The Bankwatch

Tracking the consumer evolution of financial services

Derivatives remain a dark secret with undocumented risks to economies and consumers

Derivates were a hot topic during the height of the banking crisis and we all remember they were the specific reason that AIG went out of business because they had been speculating in those products to an extent that far exceeded business requirements.  When the markets froze AIG were unable to meet their off balance sheet commitments in the form of derivatives and went under. What followed in September 2008 was an $85 bn bailout.

The level of derivatives in the world was close to $700 Bn.  To place that figure in perspective, world GDP is around $60 Bn.  Derivatives which are in theory a financial hedge or insurance against shifts in markets or currencies are worth an astounding 10 times the value of world trade.

Even when we allow for secondary hedges (similar to re-insurance) there can be no good reason for derivatives at that level other than financial speculation. 

Which brings us to this piece in the New York Times that describes the method being used to manage that global risk in the wake of the crisis.  The regulators have delegated the responsibility to the group responsible for much of those derivatives, and the names will be familiar.

The NY Times piece focusses on the profits that come from the derivatiaves, and the extraordinary efforts to ensure that the trading in them remains with the banks and in a non-electronic form which appears to be related to retaining control of the market.  It refers to similarities with Nasdaq in the ‘90s when it was pressured to become an open electronic exchange and that fees dropped significantly.

A Secretive Banking Elite Rules Trading in Derivatives | NY Times

None of the three clearinghouses would divulge the members of their risk committees when asked by a reporter. But two people with direct knowledge of ICE’s committee said the bank members are: Thomas J. Benison of JPMorgan Chase & Company; James J. Hill of Morgan Stanley; Athanassios Diplas of Deutsche Bank; Paul Hamill of UBS; Paul Mitrokostas of Barclays; Andy Hubbard of Credit Suisse; Oliver Frankel of Goldman Sachs; Ali Balali of Bank of America; and Biswarup Chatterjee of Citigroup.

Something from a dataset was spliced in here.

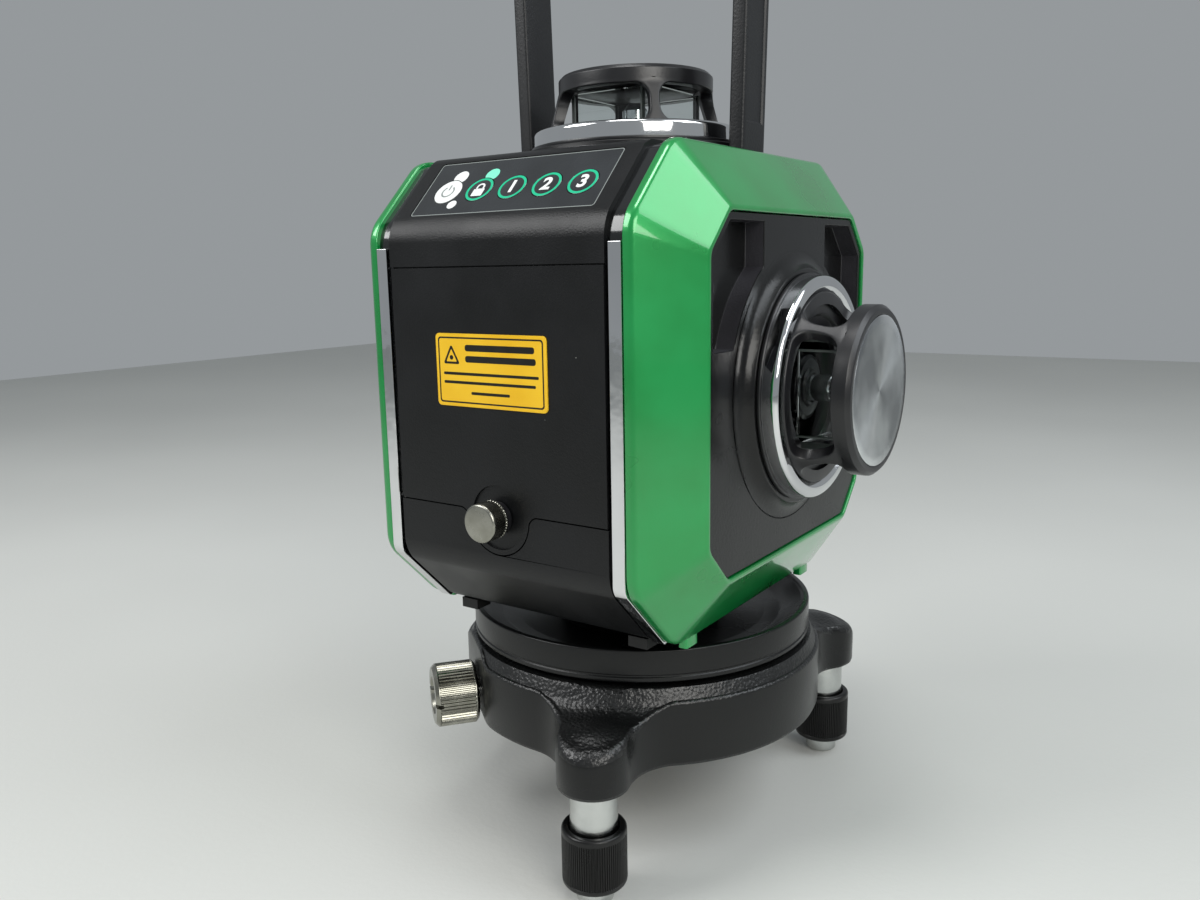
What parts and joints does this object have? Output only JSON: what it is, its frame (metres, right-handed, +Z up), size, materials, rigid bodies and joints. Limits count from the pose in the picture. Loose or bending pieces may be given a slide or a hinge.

Mr. Griffin said last week that customers have so far paid the price for not yet having electronic trading. He puts the toll, by a rough estimate, in the tens of billions of dollars, saying that electronic trading would remove much of this “economic rent the dealers enjoy from a market that is so opaque.”

It remains unclear why the C.M.E. ended its electronic trading initiative. Two people with knowledge of the Chicago Mercantile Exchange’s clearinghouse said the banks refused to get involved unless the exchange dropped Citadel and the entire plan for electronic trading.

Relevance to Bankwatch:

There are two points to be made here.  The NYT makes the point that significant profits are being protected by a closed group, and you can bet those revenues are costs that end up costing consumers more for for underlying services and products such as petroleum.

The second point to consider is the larger need for a market that reflects 10 x world GDP.  The lack of transparency means that we cannot really explain that, and I still believe this to be a large and undocumented risk.

I am not expert enough to begin to quantify the risk associated with derivatives, and I am in good company on that score.  What I am qualified to state is the there can be no good associated with management of derivatives that amount for alongside your savings account.  The parts of the new regulation that separate investment and retail banking must have some merit on that score.

But we know regulators will never get it all right, and lobbying efforts to retain the status quo will likely be based on ideas that the tremendous risk associated with another freeze up with the credit markets as we had in September 2008 could re-occur in a heartbeat.

All we know is the risk remains, and in this respect nothing has really changed since September 2008 with one key exception.  The banking system has been guaranteed by governments implicitly since 2008 (explicitly in the case of Ireland) and this guarantee is the only thread holding it all together.  That is why the US in particular is so keen to ensure maximum liquidity for banks (Quantitative Easing).

Why does it still feel that all we are doing is postponing inevitable tough decisions.